Es geht also darum, für die »German Ports« wieder ein besseres Image im europäischen Ranking zu erwerben – aber dafür braucht es Taten. So droht der Hafen Hamburg schon jetzt am Verkehrsaufkommen zu ersticken. Die Köhlbrandbrücke ist ein gewaltiges Nadelöhr, das den Abfluss der Waren aus dem Hafen lähmt. Auch die gesamte Autobahn- und Schieneninfrastruktur rund um den größten deutschen Hafen ist längst im Grenzbereich.

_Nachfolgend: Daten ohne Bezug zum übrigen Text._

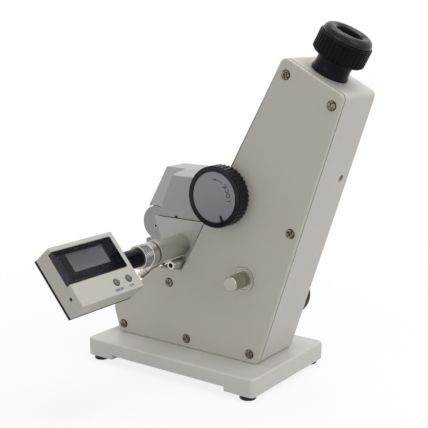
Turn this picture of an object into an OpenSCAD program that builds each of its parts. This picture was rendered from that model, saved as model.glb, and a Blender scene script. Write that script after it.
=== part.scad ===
// Abbe refractometer with a hinged prism head, an angled housing and a digital thermometer.
// X points from the prism head to the eyepiece, Z points up, and the cover side faces -Y.
// The origin is the middle of the base plate's footprint, at the plane that the feet stand on.

/* [Base plate] */
// Length of the base plate
base_l = 143; // [136:1:156]
// Width of the base plate
base_w = 92.4; // [84:0.4:104]
// Thickness of the base plate
base_t = 12.6; // [11:0.2:16]
// Radius of the plate's upright corners
base_r = 3.4; // [2:0.2:6]
// Depth of the relief under the plate
relief_d = 3; // [2:0.2:4]
// Length of the solid pad at each end of the relief
pad_l = 23; // [20:1:30]
// Radius of a rubber foot
foot_r = 5.6; // [4.6:0.2:7]
// Height of a rubber foot
foot_h = 3.3; // [2.5:0.1:6]
// Distance from the plate's end to a foot's centre
foot_in_x = 8; // [7.4:0.2:14]
// Distance from the plate's side to a foot's centre
foot_in_y = 6.6; // [6.4:0.2:12]

/* [Housing] */
// Width of the housing with its cover
house_w = 44; // [42:0.5:50]
// Thickness of the side cover
cover_t = 3; // [2:0.2:4]
// Wall thickness of the housing
wall = 3; // [2.4:0.2:3.6]
// Thickness of the housing's floor
floor_t = 6; // [5:0.5:9]
// Tilt of the optical axis from upright
tilt = 28.5; // [24:0.5:32]
// Distance of the eyepiece seat in front of the base's centre
seat_x = 95.7; // [92:0.1:100]
// Height of the eyepiece seat above the base plate
seat_h = 192.2; // [186:0.2:200]
// Distance from the optical axis to the housing's front edge
front_b = 22.9; // [22.5:0.1:25]
// Distance from the optical axis to the housing's rear edge at the top
rear_b = 25.1; // [24:0.1:28]
// Distance from the base's centre to the housing's heel
heel_x = 58.8; // [55:0.2:64]
// Distance from the base's centre to the housing's toe at the plate
toe_x = 61.7; // [58:0.1:65]
// How far the knee stands out past the toe
knee_out = 5.8; // [3:0.2:8]
// Height of the knee above the plate
knee_h = 19; // [16:0.5:22]
// Distance of the toe's top below the seam between the prism holders
toe_down = 37; // [36.4:0.2:39]
// Distance from the base's centre to the toe's top corner
toe_top_x = 28.2; // [26:0.2:30]
// Distance of the valley, where toe and front edge meet, below the seam
valley_down = 34.6; // [34:0.2:35.4]
// Radius of the housing's corners
corner_r = 4.2; // [2:0.2:6]

/* [Prism head] */
// Half of the head's width
head_half = 17; // [16:0.5:18]
// Height of the seam between the holders above the plate
seam_h = 90.4; // [89:0.2:92]
// Gap between the two holders
seam_gap = 0.5; // [0.3:0.1:0.8]
// Height of the upper holder's top above the seam
upper_h = 33; // [28:0.2:35.6]
// Gap between the head and the housing's front wall
head_gap = 1.5; // [1:0.1:2]
// Distance from the base's centre to the hinge pin
hinge_x = 41.5; // [40:0.1:43]
// Distance of the hinge pin below the seam
hinge_down = 11.5; // [10.4:0.1:12.4]
// Radius of the hinge pin
hinge_pin_r = 1.6; // [1.2:0.1:2.2]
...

Da erscheint die weiterhin ausstehende Elbvertiefung als das geringste Pro­blem, wenn der Verkehr schon jetzt kaum abfließen kann. Und selbst wenn Mitte Juli auf rechtlicher Ebene die Signale auf Grün gestellt werden, hält so mancher Schifffahrtsexperte den Elbausbau für nicht ausreichend. Denn der Antrag für die Fahrrinnenanpassung stammt aus dem Jahr 2002, als man nicht einmal von 18.000-TEU-Schiffen zu träumen wagte. »Da diese Schiffe fast 400m lang, bis zu 59m breit sind und 16m Tiefgang haben, reicht die vorgesehene Maßnahme nicht aus«, mahnte Eurogate-Geschäftsführer Emanuel Schiffer unlängst bei der Bilanzvorlage. Begegnungsverkehre von Megafrachtern sind demzufolge nur eingeschränkt möglich.

Nun bringt alles Lamentieren nichts, und es soll auch nicht permanent Wasser in den Wein gegossen werden. Aber eine ehrliche Bestandsaufnahme der Hafen- und Verkehrsinfrastruktur in Deutschland tut not. Politik, Wirtschaft und Bürger sollten sich im Klaren sein, dass unsere exponierte Stellung als Welthandelsnation nicht gottgegeben ist, sondern von Menschen gemacht wird, die die richtigen Entscheidungen treffen müssen.